→ **Directions for this task**
Scan the records below for the line containing "Turn this picture" and the line containing "fit_gap = 0.3". Copy both, plus every line between, exactly.

→ **Data to process**
__________________________________________________
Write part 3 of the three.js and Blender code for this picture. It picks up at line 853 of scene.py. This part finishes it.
__________________________________________________
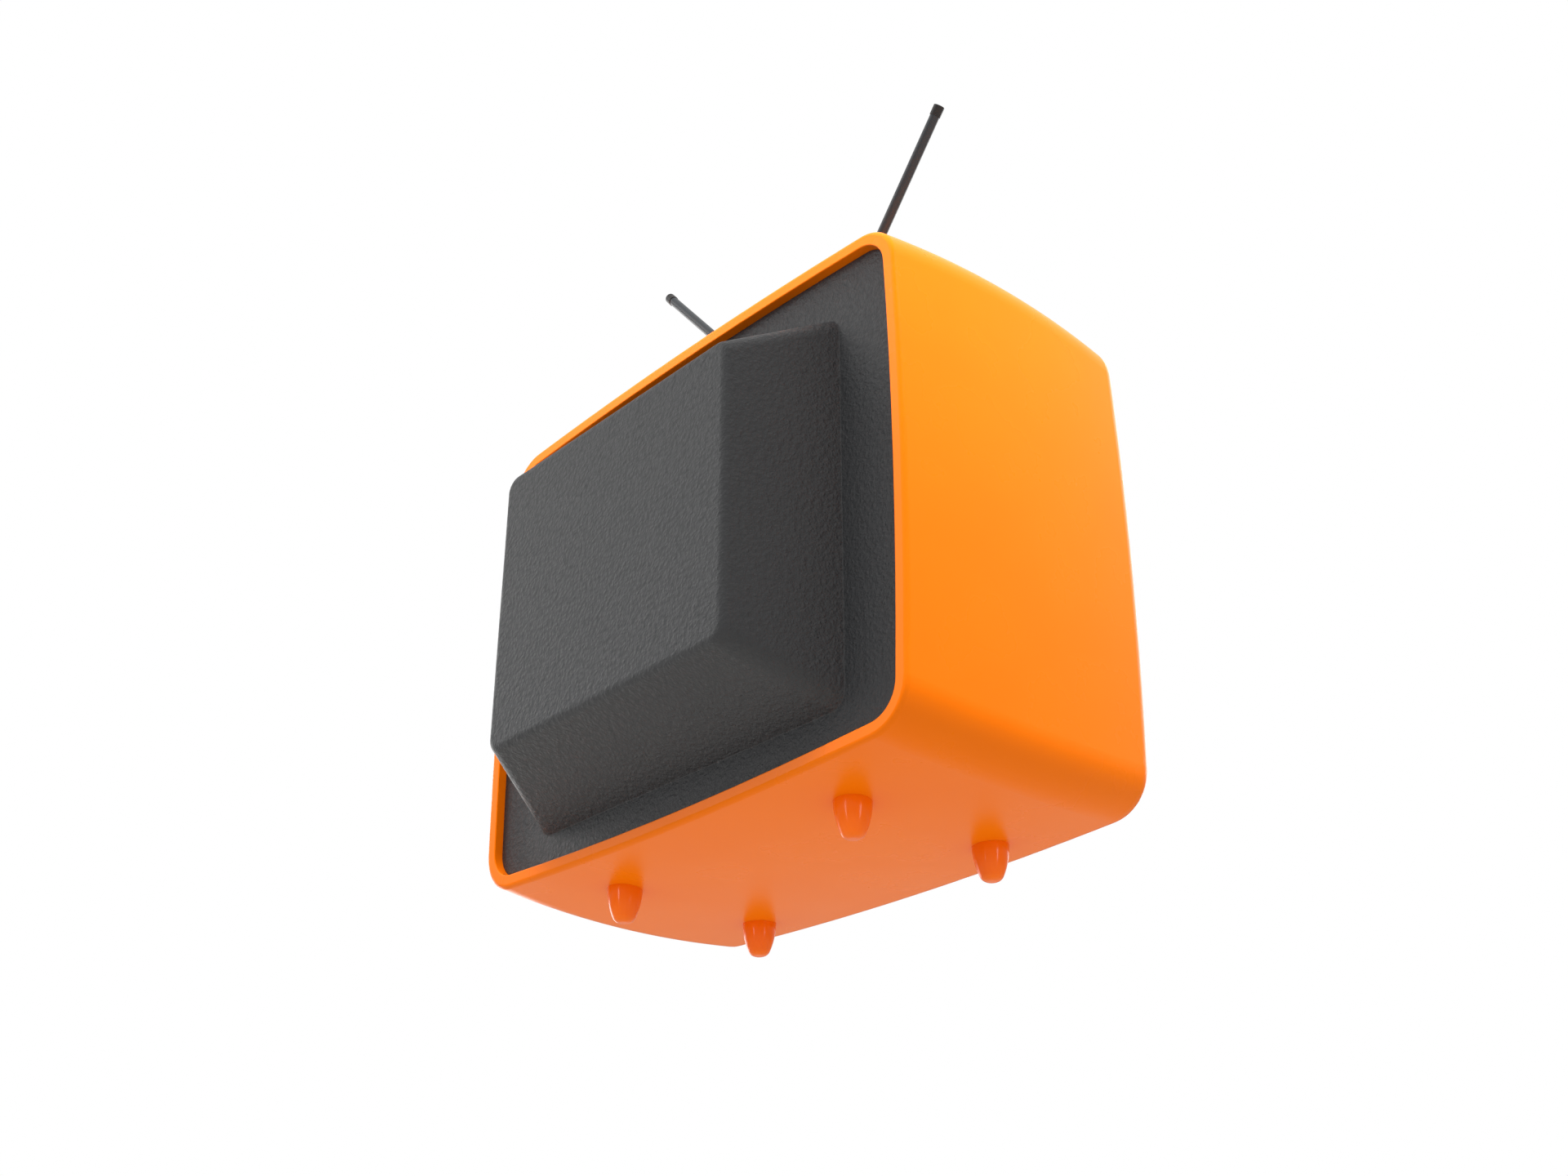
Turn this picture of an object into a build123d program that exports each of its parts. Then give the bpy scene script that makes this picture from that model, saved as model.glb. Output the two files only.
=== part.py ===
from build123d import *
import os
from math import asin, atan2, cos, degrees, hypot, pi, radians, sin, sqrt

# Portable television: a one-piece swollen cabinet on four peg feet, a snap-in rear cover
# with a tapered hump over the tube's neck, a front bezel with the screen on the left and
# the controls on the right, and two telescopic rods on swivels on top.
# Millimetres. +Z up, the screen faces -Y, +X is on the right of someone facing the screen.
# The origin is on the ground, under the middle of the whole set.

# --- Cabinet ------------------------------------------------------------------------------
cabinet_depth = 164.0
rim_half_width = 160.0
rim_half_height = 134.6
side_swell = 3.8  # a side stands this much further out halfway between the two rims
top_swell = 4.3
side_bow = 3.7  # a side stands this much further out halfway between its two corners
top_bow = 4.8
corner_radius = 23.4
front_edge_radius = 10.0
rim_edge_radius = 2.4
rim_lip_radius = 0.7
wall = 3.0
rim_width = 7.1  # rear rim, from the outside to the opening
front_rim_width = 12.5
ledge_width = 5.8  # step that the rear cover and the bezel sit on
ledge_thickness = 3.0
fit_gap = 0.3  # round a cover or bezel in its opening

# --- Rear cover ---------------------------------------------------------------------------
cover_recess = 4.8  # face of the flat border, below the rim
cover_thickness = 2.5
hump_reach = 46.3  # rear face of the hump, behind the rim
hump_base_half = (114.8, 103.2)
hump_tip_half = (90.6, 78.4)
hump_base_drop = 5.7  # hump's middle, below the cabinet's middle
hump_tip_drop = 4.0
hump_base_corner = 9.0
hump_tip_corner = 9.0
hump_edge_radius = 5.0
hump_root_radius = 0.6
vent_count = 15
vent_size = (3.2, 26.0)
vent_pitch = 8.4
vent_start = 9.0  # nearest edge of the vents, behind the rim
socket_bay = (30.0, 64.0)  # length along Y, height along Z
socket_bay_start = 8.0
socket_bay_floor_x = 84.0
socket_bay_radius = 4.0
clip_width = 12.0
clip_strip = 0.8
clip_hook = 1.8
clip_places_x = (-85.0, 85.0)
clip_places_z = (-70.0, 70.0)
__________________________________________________
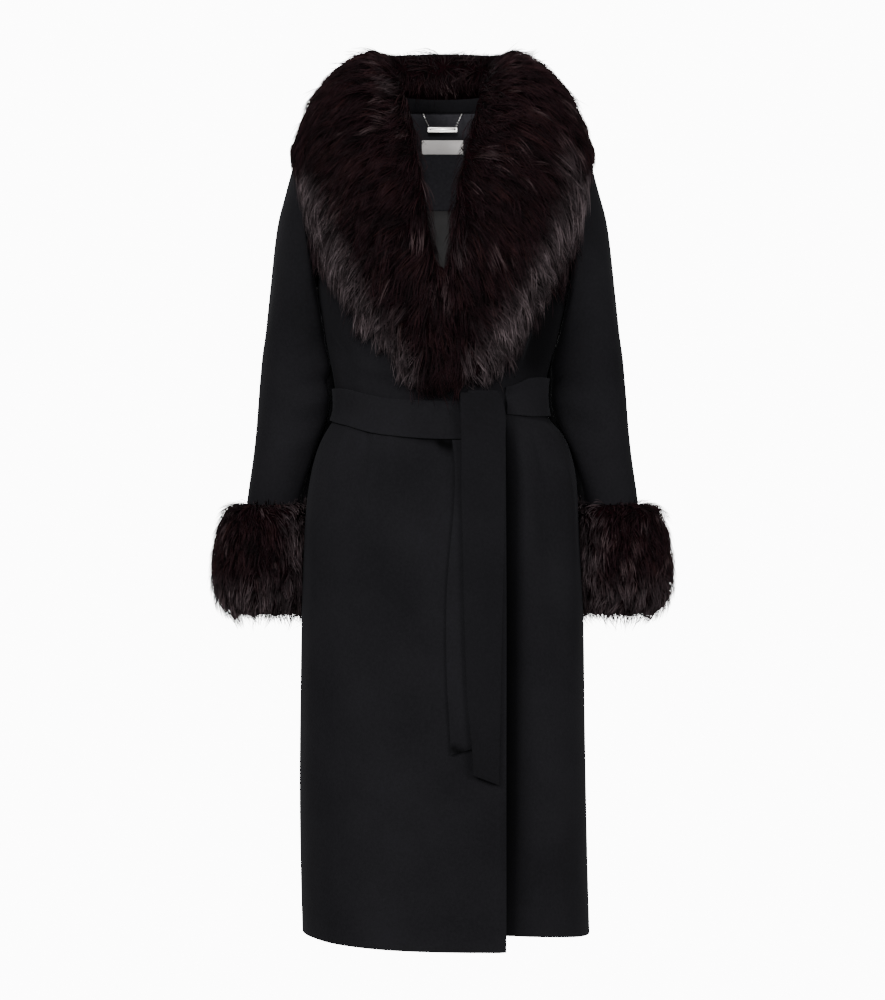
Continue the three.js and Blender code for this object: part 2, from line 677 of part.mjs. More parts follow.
__________________________________________________
→ **Result below**
Turn this picture of an object into a build123d program that exports each of its parts. Then give the bpy scene script that makes this picture from that model, saved as model.glb. Output the two files only.
=== part.py ===
from build123d import *
import os
from math import asin, atan2, cos, degrees, hypot, pi, radians, sin, sqrt

# Portable television: a one-piece swollen cabinet on four peg feet, a snap-in rear cover
# with a tapered hump over the tube's neck, a front bezel with the screen on the left and
# the controls on the right, and two telescopic rods on swivels on top.
# Millimetres. +Z up, the screen faces -Y, +X is on the right of someone facing the screen.
# The origin is on the ground, under the middle of the whole set.

# --- Cabinet ------------------------------------------------------------------------------
cabinet_depth = 164.0
rim_half_width = 160.0
rim_half_height = 134.6
side_swell = 3.8  # a side stands this much further out halfway between the two rims
top_swell = 4.3
side_bow = 3.7  # a side stands this much further out halfway between its two corners
top_bow = 4.8
corner_radius = 23.4
front_edge_radius = 10.0
rim_edge_radius = 2.4
rim_lip_radius = 0.7
wall = 3.0
rim_width = 7.1  # rear rim, from the outside to the opening
front_rim_width = 12.5
ledge_width = 5.8  # step that the rear cover and the bezel sit on
ledge_thickness = 3.0
fit_gap = 0.3  # round a cover or bezel in its opening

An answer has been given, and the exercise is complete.